Akan tetapi fakta yang ada, menunjukan kondisi yang berbalikan yang cukup ekstrim. Justru di kehudipan modern, di tingkat peradaban yang paling tinggi malah menunjukan sebuah pola kehidupan anarkisme ala bar-barian Romawi yang tidak beretika dan berilmu pengetahuan. Arogansi terjadi di segala sendi kehidupan masyarakat kita, Indonesia. Arogansi lokalitas yang kemudian berujung pada benturan primordial seperti kasus perang antar suku, antar kampung. Arogansi mayoritas yang kemudian mengakibatkan penindasan terhadap minoritas seperti penyerangan dan pembunuhan kelompok keagamaan yang minoritas dan dianggap sesat. Arogansi intelektual yang mengakibatkan segala sesuatu tidak memiliki pondasi yang kuat untuk dipertahankan seperti simpang siurnya berbagai kasus hukum yang kebenarannya diputar balikan sehingga membingungkan masyarakat. Arogansi kekuasaan politik yang mengakibatkan sistem dinasti politik berkedok demokrasi. Inikah kemajuan peradaban kita.
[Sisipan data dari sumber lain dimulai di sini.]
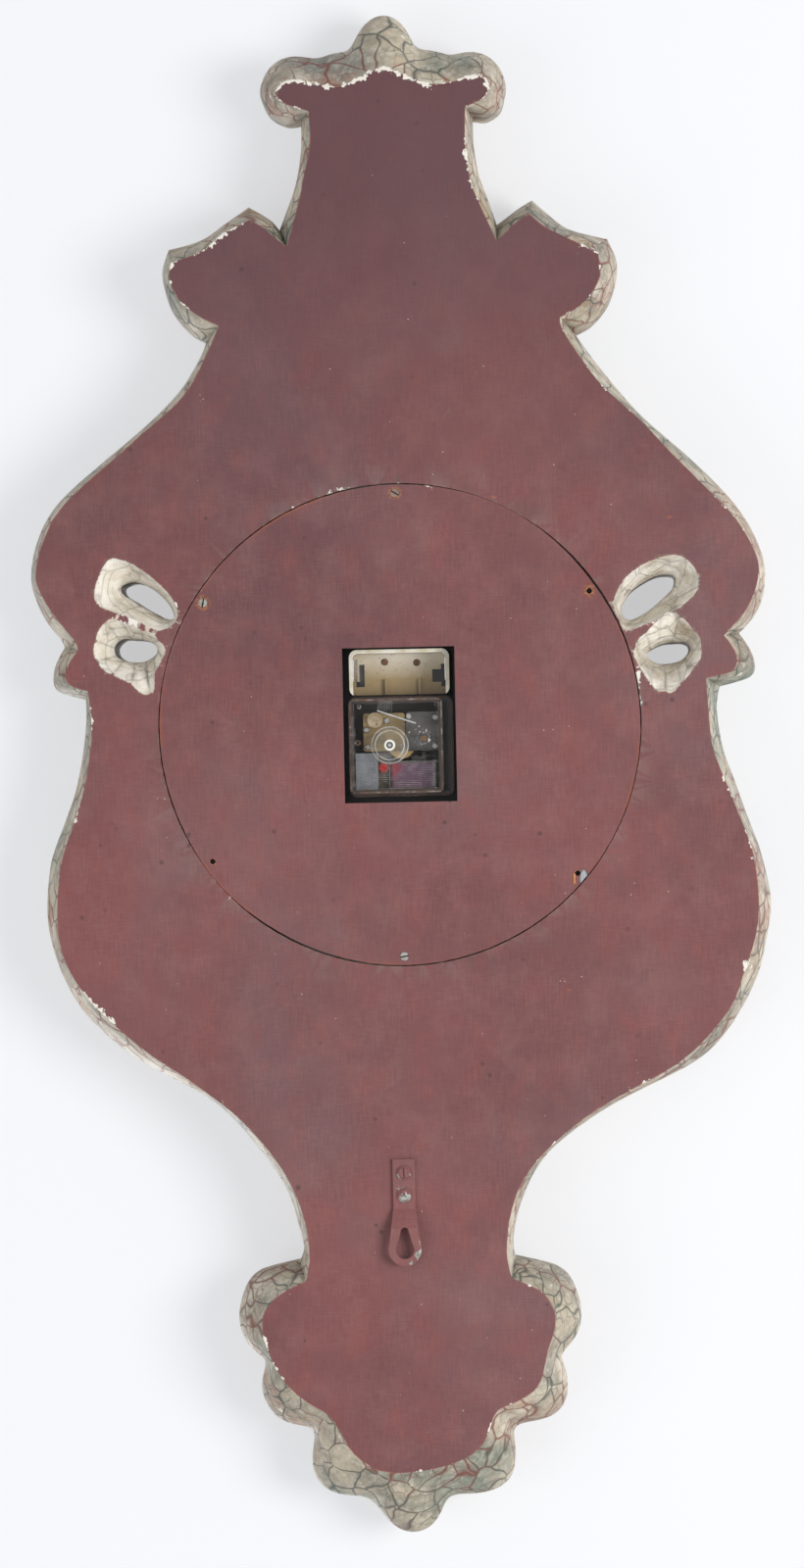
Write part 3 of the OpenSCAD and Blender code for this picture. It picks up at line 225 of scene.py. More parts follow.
def marbleColour(f, calm):  # the veins are quieter where calm is 1
    def patch(scale, low, high, shift):
        return f.noise(scale, 4, 0.62, f.moved(*shift)).rise(low, high)

    ground = f.mix(patch(24, 0.36, 0.62, (0, 0, 0)), (0.56, 0.48, 0.36), (0.36, 0.31, 0.235))
    for place, share, tone in marblePatches:
        ground = f.mix(patch(*place) * share, ground, tone)
    veinTone = f.mix(patch(10, 0.47, 0.53, (4, 7, 1)), (0.040, 0.062, 0.055), (0.17, 0.030, 0.020))
    broad = f.cells(62, f.warped(34, 0.020))
    narrow = f.cells(120, f.warped(60, 0.012))
    width = f.noise(40, 2).rise(0.30, 0.72) * 0.085 + 0.022
    vein = 1 - (broad / width).least(1)
    thin = (1 - (narrow / 0.05).least(1)) * patch(20, 0.45, 0.58, (1, 1, 6))
    return f.mix((vein * 0.9).most(thin * 0.65) * (1 - calm * 0.55), ground, veinTone), vein


def oldPaint(f, height):
    rough = f.noise(30, 2).rise(0.3, 0.8) * 0.18 + 0.55
    return f.done(f.colour, rough, 0, height, 0.0006, **{"Specular IOR Level": 0.35})


def woodPaint():
    f = Finish("carvedWoodPaint")
    down = f.kept("down")      # distance below the back edge, negative on the back face, in units of 10 mm
    inner = f.kept("inner")    # 1 on the walls inside the openings
    chalk = f.kept("chalk")    # 1 where the paint is pale and chalky, round the pierced openings
    ragged = f.noise(240, 3, 0.6) - 0.5
    marble, vein = marbleColour(f, down.rise(4.0, 4.8))
    chalky = f.mix(f.noise(70, 4, 0.6).rise(0.46, 0.70), (0.90, 0.85, 0.76), (0.68, 0.60, 0.47))
    chalky = f.mix(vein * 0.45 + f.noise(34, 3, 0.6).rise(0.60, 0.72) * 0.35, chalky, (0.30, 0.28, 0.23))
    marble = f.mix(chalk * 0.9, marble, chalky)
    maroonColour(f)
    f.over((down + ragged * 0.16).rise(-0.01, 0.03), marble)
    worn = f.noise(16, 3, 0.6, f.moved(3, 5, 9)).rise(0.46, 0.66)
    worn = worn.most((1 - f.along(2).rise(-0.385, -0.350)) * 0.92)  # the palmette is chipped all round
    edge = 1 - (down.size() / (worn * 0.40 + 0.10)).least(1)
    chips = (f.noise(190, 3, 0.65) + edge * worn * (0.36 - chalk * 0.16) + edge * 0.05).rise(0.79, 0.82)
    f.over(chips, gesso)
    blush = (1 - (down.size() / 0.09).least(1)) * down.rise(-0.2, -0.01) * (1 - chips)
    f.over(blush * f.noise(60, 2).rise(0.35, 0.6) * 0.5, (0.30, 0.10, 0.07))
    bare = f.noise(75, 4, 0.6, f.moved(8, 3, 3)).rise(0.68, 0.71) * down.rise(0.02, 0.1)
    f.over(bare * 0.8, gesso)
    # painted shade: the kept hollow number darkens the carving's hollows, the petal grooves and the bead
    # valleys, less on the chalky rims
    f.over(f.kept("hollow") * (0.6 - chalk * 0.34), (0.085, 0.08, 0.062))
    plaster = f.noise(110, 4, 0.7, f.moved(2, 3, 1))
    right = f.along(0).rise(0.05, 0.10)
    earthy = f.noise(45, 4, 0.65, f.moved(7, 1, 1)).rise(0.44, 0.66) * (right * 0.5 + 0.22)
    soiled = f.mix(plaster.rise(0.4, 0.6), (0.40, 0.30, 0.19), (0.24, 0.215, 0.18))
    f.over(chalk * earthy, soiled)
    f.over(chalk * (1 - plaster).rise(0.56, 0.68) * 0.6, (0.20, 0.17, 0.135))
    wall = f.mix(f.noise(60, 3).rise(0.4, 0.6), (0.10, 0.085, 0.075), (0.26, 0.24, 0.215))
    f.over(inner, wall)
    height = f.noise(420, 3, 0.6, f.scaled((1, 1, 0.12))) * 0.2 + chips * -0.6
    height = height - vein * down.rise(0, 0.05) * 0.5
    height = height + f.noise(150, 3, 0.6) * down.rise(0, 0.1) * (chalk * 1.6 + 0.9)
    return oldPaint(f, height)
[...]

Saya sangat khawatir negeri kita adalah jawaban dari kekhawatiran Issac Babel, seorang aktivis gerakan newleft pembela humanisme. Menurut dia bahwa dalam diri manusia ada unsur barbarian yang jika tali kekangnya dilepaskan maka dengan segera akan mencuat ke permukaan. Hasrat spontanitasnya akan keluar. Pertanyaan dia tentang kemanakah kaum Bar – Bar Abad 21, semoga tidak lari ke negeri damai indah tercinta kita ini. Semoga apa yang terjadi pada bangsa kita dengan rentetan kasus – kasus kekerasan bukan indikasi dari karena lepasnya tali kekang yang mengukung kita selama ini. Keberadaan kehidupan sosial masyarakat bangsa kita tidak terbentuk dengan tali kekang akan tetapi dengan penuh kesadaran akan pentingnya kehidupan bersama yang lebih baik. Oleh karena itu barangkali demi menghindari lahirnya kaum bar – bar yang dapat merusak kehidupan kolektif hari ini, sebaiknya pemerintah harus menjadi motor perekat dengan mengedepankan proses dialogis sebagai sarana kehidupan kolektif dan kalaupun memang ada tali kekang sesegera harus dilepaskan untuk menjamin integrasi yang mapan, karena bila tidak sangat dikhawatirkan dapat membuat keadaan menjadi anarkis dan brutal karena prilaku barbarisme bangsa kita.